あなたは「誰かと自分を比べるのは人にも自分にも失礼だと思う」と書いておられますが、親鸞さんの場合、まさにそうだと思うのです。他の人より修行が進んだ、今日も良いことしたと自慢する心が出ますが、仏様の目から見たら、人間はみんな間違ったこともし、いつか死んで行く、縁があれば病気にもなるし、他の生き物の命を奪ってしか生きていけない、罪深い存在なんです。だからこそ、仏様は人を悲しみ、救うと言っておられる。真実を見上げることで、謙虚な自分が与えられるのです。では、そんな自分がどう生きるかという新たな「問い」を頂くのです。そしたら少しは仏様の真似をして生きようかなと思うのですが、もはや出来たから自慢するということは意味がないと気づくのです。比べるなら、真実に生きる人と比べるのです。
これを応用して、圧倒的な神様のようなアーティストと自分を比較したらどうでしょう?そうすれば、その人に比べたらまだまだだ、と近くの人と比べる必要なくなりますし、少しの差で落ち込むことも馬鹿らしくなるかもしれません。音楽を伝えてくれた人、自分にまで音楽が伝わってきた歴史に思いを馳せれば、その中で人より優れてるとか、上手くできたとかはあまり問題にならない気がします。

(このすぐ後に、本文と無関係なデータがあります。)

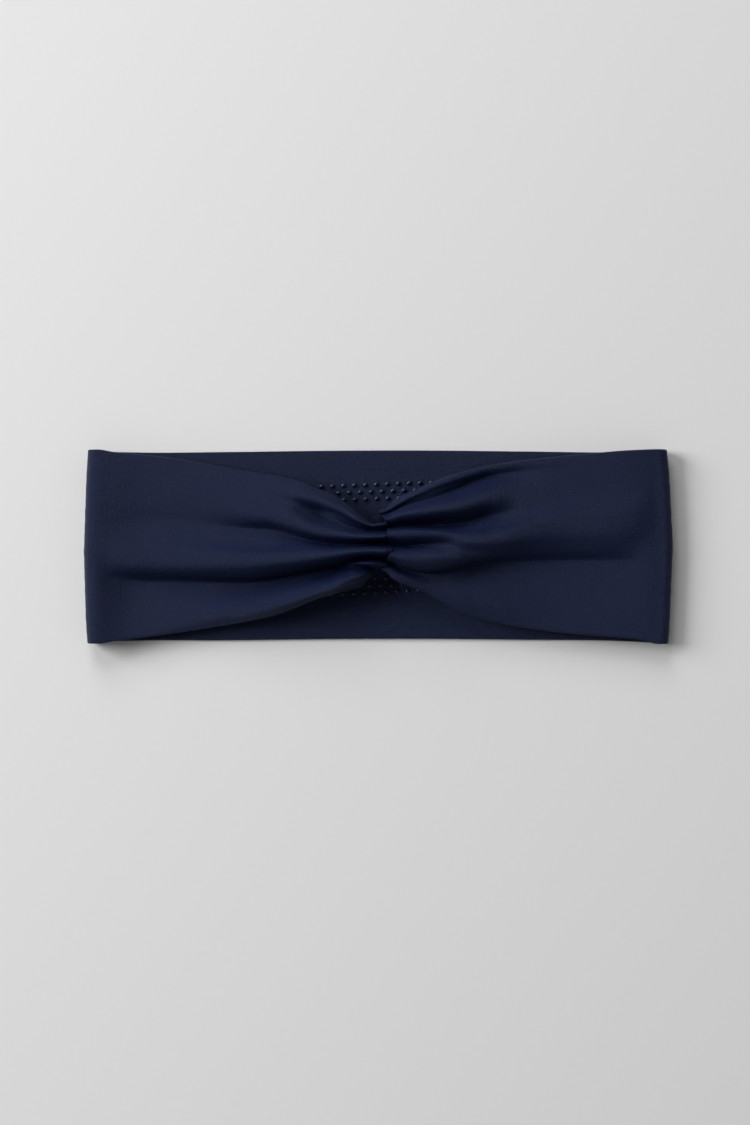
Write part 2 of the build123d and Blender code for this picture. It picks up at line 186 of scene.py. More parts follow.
# Folds that run in from the centre seam: x, y, rise, reach towards +Y, reach towards -Y, lean. The rise
# of a crease is negative. The lean pushes the fold over towards +Y. Every rise is times FOLD_DEPTH.
FOLD_DEPTH = 1.35
LEFT_FOLDS = [
    # roll of the top edge above the hollow
    [(-48, 25.0, 0.0, 3.5, 3.5, 0), (-36, 22.6, 0.8, 3.2, 3.2, 0), (-27, 19.6, 1.4, 3.0, 2.8, 0),
     (-17, 16.2, 1.5, 3.0, 2.4, 0), (-9, 11.6, 1.4, 2.4, 1.8, 0), (-3, 8.8, 1.0, 1.4, 1.0, 0),
     (3.2, 9.4, 0.8, 1.4, 0.9, 0)],
    # upper crease, which opens into a hollow
    [(-36, 15.6, 0.0, 3.5, 4.0, 0), (-29, 14.8, -1.3, 3.0, 3.8, 0), (-23, 13.2, -2.5, 2.8, 3.8, 0),
     (-16, 9.8, -1.8, 2.6, 2.4, 0), (-9, 7.3, -1.7, 1.4, 1.4, 0), (-3, 6.6, -2.2, 0.9, 1.2, 0),
     (3.2, 6.9, -2.6, 0.9, 1.2, 0)],
    # first pleat
    [(-60, 17.0, 0.0, 9.0, 7.0, 0), (-38, 11.6, 0.7, 6.0, 4.5, 0), (-27, 7.4, 1.1, 3.8, 3.4, 0),
     (-17, 5.2, 1.6, 3.0, 2.6, 0), (-9, 4.2, 2.2, 1.7, 2.2, 0), (3.2, 4.7, 2.4, 1.3, 2.0, 0)],
    # crease between the first and second pleats
    [(-112, 10.0, 0.0, 6.0, 6.0, 0), (-98, 10.8, -0.5, 6.0, 7.0, 0), (-79, 10.6, -0.9, 5.5, 8.0, 0),
     (-63, 8.4, -1.3, 4.0, 7.0, 0), (-51, 7.4, -2.2, 2.8, 6.0, 0), (-42, 6.8, -2.7, 2.3, 5.0, 0),
     (-34, 4.4, -2.8, 2.0, 3.6, 0), (-27, 2.5, -2.8, 1.8, 2.2, 0),
     (-17, 0.9, -3.2, 1.5, 1.7, 0), (-9, 0.9, -3.3, 1.3, 1.2, 0), (3.2, 1.5, -3.3, 1.3, 1.1, 0)],
    # second pleat, the long one
    [(-112, -4.0, 0.0, 10.0, 8.0, 0), (-99, -3.4, 0.8, 7.5, 7.5, 0), (-79, -3.8, 1.3, 6.5, 6.5, 0),
     (-63, -4.2, 1.8, 4.6, 6.0, 0), (-51, -4.4, 2.3, 3.9, 5.4, 0), (-39, -4.0, 2.6, 3.4, 4.6, 0),
     (-27, -3.0, 2.7, 3.2, 4.2, 0), (-17, -2.2, 2.8, 2.6, 3.2, 0), (-9, -1.2, 2.8, 1.9, 2.5, 0),
     (3.2, -1.1, 2.8, 1.3, 2.0, 0)],
    # crease under the long pleat
    [(-114, -10.0, 0.0, 5.0, 24.0, 0), (-99, -13.2, -1.9, 3.2, 26.0, 0), (-79, -13.9, -3.0, 2.4, 24.0, 0),
     (-63, -14.2, -4.0, 2.2, 15.5, 0), (-51, -14.2, -4.8, 2.0, 11.0, 0), (-39, -12.6, -5.3, 1.9, 8.6, 0),
     (-27, -10.2, -5.2, 1.8, 6.2, 0), (-17, -8.2, -4.9, 1.6, 4.0, 0), (-9, -5.4, -3.8, 1.2, 1.8, 0),
     (-4, -4.6, -3.2, 1.0, 1.2, 0), (3.2, -4.6, -3.0, 1.0, 1.2, 0)],
    # small pleat
    [(-24, -7.4, 0.0, 1.0, 1.2, 0), (-14, -6.2, 1.1, 0.9, 1.1, 0), (-6, -6.1, 1.8, 1.1, 1.1, 0),
     (3.2, -6.8, 2.0, 1.2, 1.2, 0)],
    # crease under the small pleat
    [(-22, -9.5, 0.0, 1.2, 2.0, 0), (-14, -8.4, -1.2, 0.9, 1.6, 0), (-8, -8.2, -2.2, 0.8, 1.3, 0),
     (-3, -8.4, -2.8, 0.8, 1.2, 0), (3.2, -9.2, -2.8, 0.8, 1.2, 0)],
    # lower pleat, which turns under before the seam
    [(-104, -33.5, 0.0, 8.0, 5.0, 0), (-79, -28.6, 0.8, 8.0, 5.0, 0), (-63, -25.6, 1.5, 6.5, 4.6, 0),
     (-51, -24.6, 2.1, 6.0, 4.4, 0), (-39, -21.6, 2.6, 5.0, 4.0, 0), (-27, -18.0, 3.0, 4.0, 3.5, 0),
     (-17, -15.4, 3.0, 3.2, 3.0, 0), (-9, -12.4, 2.7, 2.6, 2.8, 0), (-4, -11.2, 1.6, 1.8, 2.4, 0),
     (-1, -10.6, 0.2, 1.2, 2.0, 0), (3.2, -10.2, -1.4, 1.0, 2.0, 0)],
]
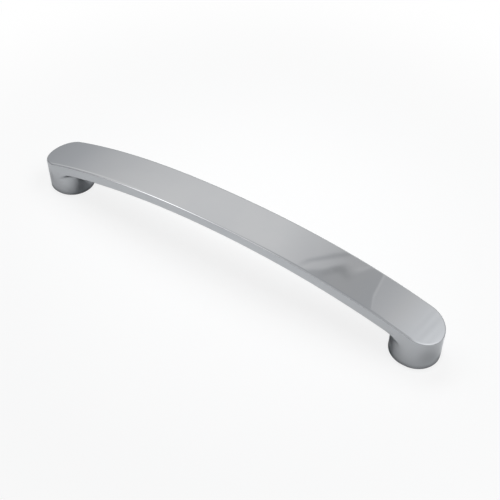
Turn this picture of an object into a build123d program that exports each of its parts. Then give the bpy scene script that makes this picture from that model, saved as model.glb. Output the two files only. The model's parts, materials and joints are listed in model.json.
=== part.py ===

もう一つは、人と比べることはそんなに悪いことではないかもしれないとも思ったりします。漫画家の手塚治虫なんかは物凄く嫉妬深かったそうです。自分より若い漫画家が良い漫画を描くと怒ってけなしたそうですよ(本当は尊敬しているのかも)。
比べても構わない。
他人と比較しない人は
この世に存在しないでしょう。
比較するから向上心が起きるのであり
それが今の人類の繁栄につながったのです。
でも
あなたも分かっているように
比較は嫉妬も招き
とても苦しいものです。
「人間だから仕方ないよね」
って思えるようになれたら
少しは楽になれるんでしょうね。
質問者からのお礼
お礼のコメントをするのが大変遅くなりました。今更ですが感謝の気持ちを伝えさせていただきます。
和田隆恩様
確かに、人間だから仕方ない…と自分を許すことは大事ですよね。自分のまま、たまに人と比べながら高みを目指して生きていこうと思います。
釈義行様
貴重なストーリーを教えてくださってありがとうございます。手塚治の件は初耳で、少し驚きました。
真実を生きる人を尊敬し、その方と今の自分を比べて生きる、という生き方を忘れないようにします。